Write out each line of the material again, word for word.

⟨

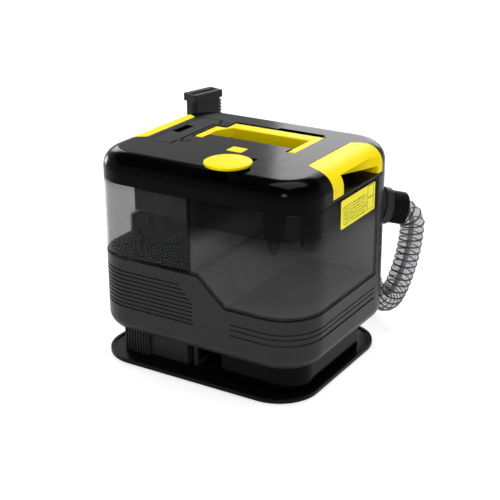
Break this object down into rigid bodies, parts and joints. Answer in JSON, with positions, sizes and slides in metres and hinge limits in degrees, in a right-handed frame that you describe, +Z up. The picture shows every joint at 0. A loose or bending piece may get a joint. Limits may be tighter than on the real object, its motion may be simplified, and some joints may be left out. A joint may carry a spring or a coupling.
{
  "type": "carpet cleaner machine",
  "caption": "Portable wet-suction carpet and upholstery cleaner with lift-off tanks, a folding carry handle, a ribbed hose and a hand tool.",
  "frame": {"origin": "centre of the body's rectangular footprint, on the surface that the machine stands on", "axes": "+X left to right along the front, +Y front to back, +Z up"},
  "size_m": [0.4364, 0.3956, 0.351],
  "materials": {
    "gloss_black": "moulded, polished",
    "charcoal": "fine satin moulding",
    "black_plastic": "satin",
    "yellow": "moulded, semi-gloss",
    "flap_black": "moulded, polished",
    "smoke_clear": "smoke-tinted, clear",
    "smoke_dark": "dark smoke-tinted",
    "tool_grey": "satin",
    "hose_grey": "ribbed, slightly clear",
    "tube_black": "satin",
    "label_yellow": "printed film",
    "steel": "plated",
    "motor_steel": "zinc plated",
    "rubber": "matt",
    "white_plastic": "natural",
    "board_green": "solder mask"
  },
  "bodies": {
    "machine": {"grip_pad": "rubber", "base_plate": "black_plastic", "recovery_sump": "gloss_black", "inlet_block": "charcoal", "chassis_frame": "charcoal", "cooling_fins": "charcoal", "lower_casing": "charcoal", "exhaust_grille": "charcoal", "tank_deck": "charcoal", "water_socket": "black_plastic", "rear_cover": "charcoal", "bulkhead": "charcoal", "circuit_board": "board_green", "suction_duct": "charcoal", "power_inlet": "black_plastic", "switch_bezel": "black_plastic", "cover_screws": "steel", "hose_socket": "charcoal", "hose_cuff": "black_plastic", "suction_hose": "hose_grey", "water_tube": "tube_black", "hose_saddle": "charcoal", "tool_cuff": "black_plastic", "tool_handle": "tool_grey", "tool_nozzle": "tool_grey", "nozzle_comb": "tool_grey", "trigger_pin": "steel", "tool_holder": "charcoal", "motor_mount": "rubber", "motor_can": "motor_steel", "fan_housing": "black_plastic", "water_pump": "white_plastic"},
    "rotor": {"motor_rotor": "motor_steel", "fan_impeller": "white_plastic"},
    "rocker": {"power_rocker": "black_plastic"},
    "trigger": {"spray_trigger": "yellow"},
    "tank_unit": {"clean_tank": "smoke_clear", "clean_tank_cover": "smoke_clear", "recovery_tank": "smoke_dark", "recovery_tank_cover": "smoke_dark", "filter_cup": "smoke_clear", "inlet_duct": "smoke_dark", "float_cage": "smoke_clear", "valve_cage": "smoke_clear", "valve_spring": "steel", "tank_link": "white_plastic", "label_plate": "label_yellow"},
    "float": {"float_ball": "white_plastic"},
    "outlet_valve": {"tank_valve": "rubber"},
    "lid": {"lid_shell": "gloss_black", "side_grip_right": "yellow", "side_grip_left": "yellow", "handle_pins": "steel", "flap_pins": "steel", "latch_pin": "steel", "button_spring": "steel"},
    "handle": {"carry_handle": "yellow"},
    "flap": {"filler_flap": "flap_black"},
    "latch": {"latch_flap": "yellow"},
    "button": {"lid_button": "yellow"}
  },
  "joints": [
    {"name": "rotor_spin", "type": "hinge", "parent": "machine", "child": "rotor", "pos_m": [-0.095, -0.02, 0.1], "axis": [0, 0, 1], "continuous": true},
    {"name": "rocker_tilt", "type": "hinge", "parent": "machine", "child": "rocker", "pos_m": [0.005, 0.147, 0.095], "axis": [1, 0, 0], "range_deg": [0, 12]},
    {"name": "trigger_pull", "type": "hinge", "parent": "machine", "child": "trigger", "pos_m": [-0.20045, 0.17114, 0.221], "axis": [-0.2588, -0.9659, 0], "range_deg": [0, 10], "stiffness_Nm_per_rad": 0.3, "springref_deg": -11.46},
    {"name": "tank_lift", "type": "slide", "parent": "machine", "child": "tank_unit", "axis": [0, 0, 1], "range_m": [0, 0.18]},
    {"name": "lid_lift", "type": "slide", "parent": "tank_unit", "child": "lid", "axis": [0, 0, 1], "range_m": [0, 0.06]},
    {"name": "float_rise", "type": "slide", "parent": "tank_unit", "child": "float", "axis": [0, 0, 1], "range_m": [0, 0.045]},
    {"name": "valve_lift", "type": "slide", "parent": "tank_unit", "child": "outlet_valve", "axis": [0, 0, 1], "range_m": [0, 0.003], "stiffness_N_per_m": 200, "springref_m": -0.003, "deforming": ["valve_spring"]},
    {"name": "handle_swing", "type": "hinge", "parent": "lid", "child": "handle", "pos_m": [0, 0.001, 0.3235], "axis": [1, 0, 0], "range_deg": [0, 90]},
    {"name": "flap_swing", "type": "hinge", "parent": "lid", "child": "flap", "pos_m": [-0.0925, 0, 0.3285], "axis": [0, 1, 0], "range_deg": [0, 90]},
    {"name": "latch_lift", "type": "hinge", "parent": "lid", "child": "latch", "pos_m": [0.032, -0.068, 0.3285], "axis": [-1, 0, 0], "range_deg": [0, 30], "stiffness_Nm_per_rad": 0.1, "springref_deg": -17.19},
    {"name": "button_press", "type": "slide", "parent": "lid", "child": "button", "axis": [0, 0, -1], "range_m": [0, 0.003], "stiffness_N_per_m": 300, "springref_m": -0.002, "deforming": ["button_spring"]}
  ]
}
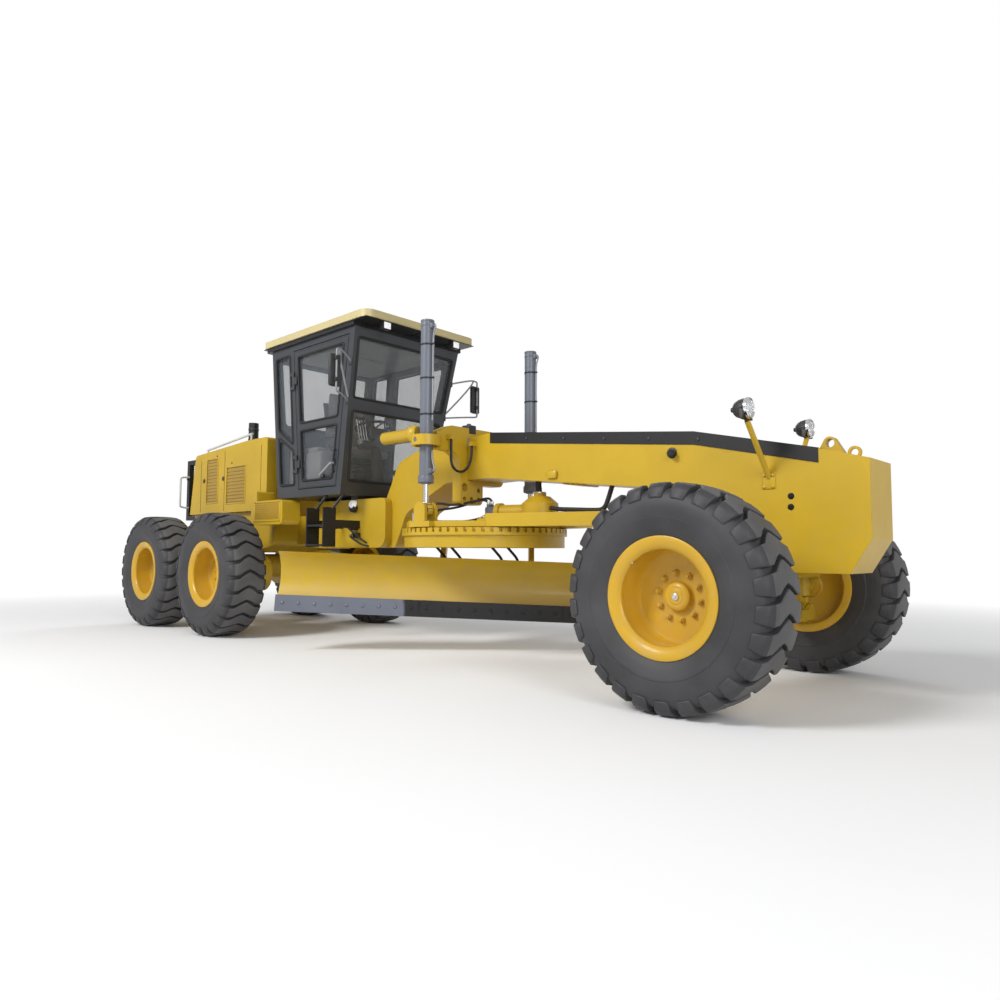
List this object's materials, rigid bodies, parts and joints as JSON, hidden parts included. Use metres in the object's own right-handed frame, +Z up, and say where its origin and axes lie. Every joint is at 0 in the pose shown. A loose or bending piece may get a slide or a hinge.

⟩

→ **Task output**
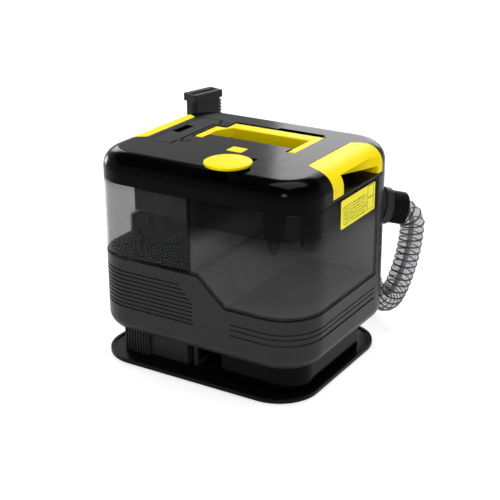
Break this object down into rigid bodies, parts and joints. Answer in JSON, with positions, sizes and slides in metres and hinge limits in degrees, in a right-handed frame that you describe, +Z up. The picture shows every joint at 0. A loose or bending piece may get a joint. Limits may be tighter than on the real object, its motion may be simplified, and some joints may be left out. A joint may carry a spring or a coupling.
{
  "type": "carpet cleaner machine",
  "caption": "Portable wet-suction carpet and upholstery cleaner with lift-off tanks, a folding carry handle, a ribbed hose and a hand tool.",
  "frame": {"origin": "centre of the body's rectangular footprint, on the surface that the machine stands on", "axes": "+X left to right along the front, +Y front to back, +Z up"},
  "size_m": [0.4364, 0.3956, 0.351],
  "materials": {
    "gloss_black": "moulded, polished",
    "charcoal": "fine satin moulding",
    "black_plastic": "satin",
    "yellow": "moulded, semi-gloss",
    "flap_black": "moulded, polished",
    "smoke_clear": "smoke-tinted, clear",
    "smoke_dark": "dark smoke-tinted",
    "tool_grey": "satin",
    "hose_grey": "ribbed, slightly clear",
    "tube_black": "satin",
    "label_yellow": "printed film",
    "steel": "plated",
    "motor_steel": "zinc plated",
    "rubber": "matt",
    "white_plastic": "natural",
    "board_green": "solder mask"
  },
  "bodies": {
    "machine": {"grip_pad": "rubber", "base_plate": "black_plastic", "recovery_sump": "gloss_black", "inlet_block": "charcoal", "chassis_frame": "charcoal", "cooling_fins": "charcoal", "lower_casing": "charcoal", "exhaust_grille": "charcoal", "tank_deck": "charcoal", "water_socket": "black_plastic", "rear_cover": "charcoal", "bulkhead": "charcoal", "circuit_board": "board_green", "suction_duct": "charcoal", "power_inlet": "black_plastic", "switch_bezel": "black_plastic", "cover_screws": "steel", "hose_socket": "charcoal", "hose_cuff": "black_plastic", "suction_hose": "hose_grey", "water_tube": "tube_black", "hose_saddle": "charcoal", "tool_cuff": "black_plastic", "tool_handle": "tool_grey", "tool_nozzle": "tool_grey", "nozzle_comb": "tool_grey", "trigger_pin": "steel", "tool_holder": "charcoal", "motor_mount": "rubber", "motor_can": "motor_steel", "fan_housing": "black_plastic", "water_pump": "white_plastic"},
    "rotor": {"motor_rotor": "motor_steel", "fan_impeller": "white_plastic"},
    "rocker": {"power_rocker": "black_plastic"},
    "trigger": {"spray_trigger": "yellow"},
    "tank_unit": {"clean_tank": "smoke_clear", "clean_tank_cover": "smoke_clear", "recovery_tank": "smoke_dark", "recovery_tank_cover": "smoke_dark", "filter_cup": "smoke_clear", "inlet_duct": "smoke_dark", "float_cage": "smoke_clear", "valve_cage": "smoke_clear", "valve_spring": "steel", "tank_link": "white_plastic", "label_plate": "label_yellow"},
    "float": {"float_ball": "white_plastic"},
    "outlet_valve": {"tank_valve": "rubber"},
    "lid": {"lid_shell": "gloss_black", "side_grip_right": "yellow", "side_grip_left": "yellow", "handle_pins": "steel", "flap_pins": "steel", "latch_pin": "steel", "button_spring": "steel"},
    "handle": {"carry_handle": "yellow"},
    "flap": {"filler_flap": "flap_black"},
    "latch": {"latch_flap": "yellow"},
    "button": {"lid_button": "yellow"}
  },
  "joints": [
    {"name": "rotor_spin", "type": "hinge", "parent": "machine", "child": "rotor", "pos_m": [-0.095, -0.02, 0.1], "axis": [0, 0, 1], "continuous": true},
    {"name": "rocker_tilt", "type": "hinge", "parent": "machine", "child": "rocker", "pos_m": [0.005, 0.147, 0.095], "axis": [1, 0, 0], "range_deg": [0, 12]},
    {"name": "trigger_pull", "type": "hinge", "parent": "machine", "child": "trigger", "pos_m": [-0.20045, 0.17114, 0.221], "axis": [-0.2588, -0.9659, 0], "range_deg": [0, 10], "stiffness_Nm_per_rad": 0.3, "springref_deg": -11.46},
    {"name": "tank_lift", "type": "slide", "parent": "machine", "child": "tank_unit", "axis": [0, 0, 1], "range_m": [0, 0.18]},
    {"name": "lid_lift", "type": "slide", "parent": "tank_unit", "child": "lid", "axis": [0, 0, 1], "range_m": [0, 0.06]},
    {"name": "float_rise", "type": "slide", "parent": "tank_unit", "child": "float", "axis": [0, 0, 1], "range_m": [0, 0.045]},
    {"name": "valve_lift", "type": "slide", "parent": "tank_unit", "child": "outlet_valve", "axis": [0, 0, 1], "range_m": [0, 0.003], "stiffness_N_per_m": 200, "springref_m": -0.003, "deforming": ["valve_spring"]},
    {"name": "handle_swing", "type": "hinge", "parent": "lid", "child": "handle", "pos_m": [0, 0.001, 0.3235], "axis": [1, 0, 0], "range_deg": [0, 90]},
    {"name": "flap_swing", "type": "hinge", "parent": "lid", "child": "flap", "pos_m": [-0.0925, 0, 0.3285], "axis": [0, 1, 0], "range_deg": [0, 90]},
    {"name": "latch_lift", "type": "hinge", "parent": "lid", "child": "latch", "pos_m": [0.032, -0.068, 0.3285], "axis": [-1, 0, 0], "range_deg": [0, 30], "stiffness_Nm_per_rad": 0.1, "springref_deg": -17.19},
    {"name": "button_press", "type": "slide", "parent": "lid", "child": "button", "axis": [0, 0, -1], "range_m": [0, 0.003], "stiffness_N_per_m": 300, "springref_m": -0.002, "deforming": ["button_spring"]}
  ]
}
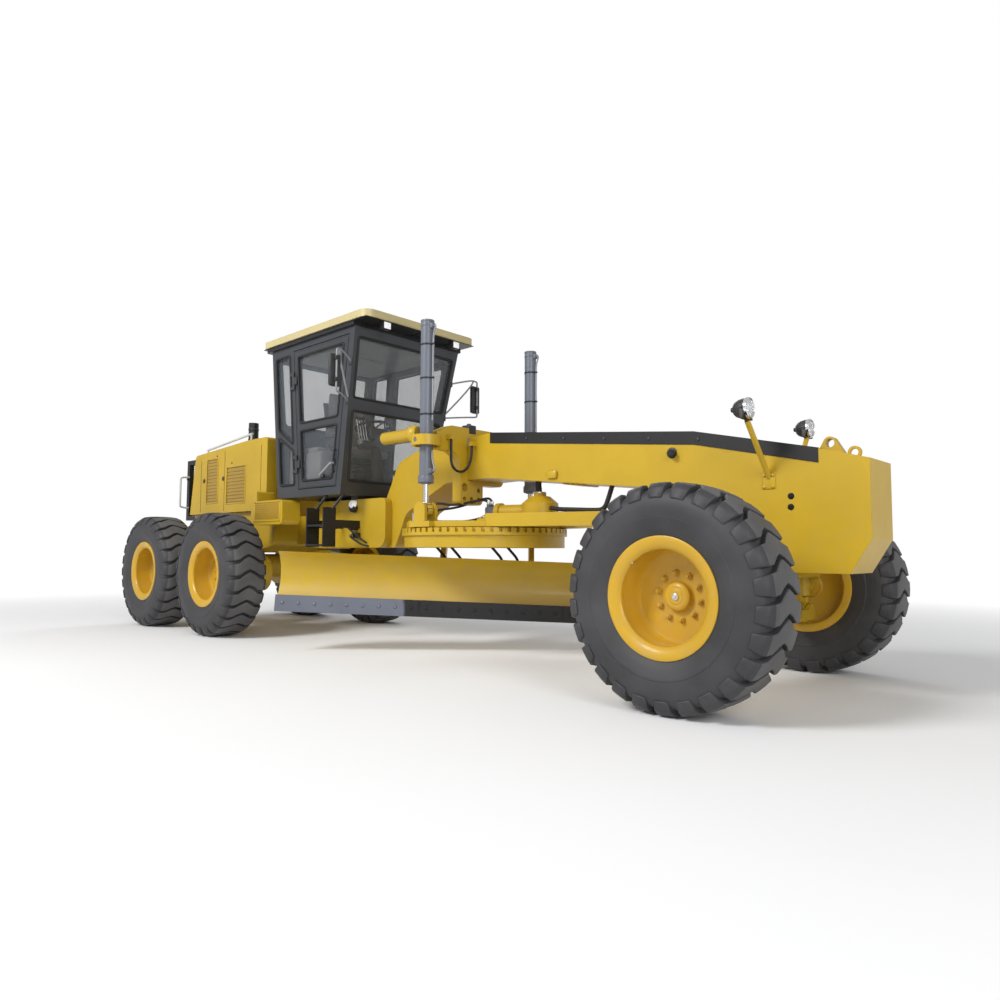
List this object's materials, rigid bodies, parts and joints as JSON, hidden parts included. Use metres in the object's own right-handed frame, +Z up, and say where its origin and axes lie. Every joint is at 0 in the pose shown. A loose or bending piece may get a slide or a hinge.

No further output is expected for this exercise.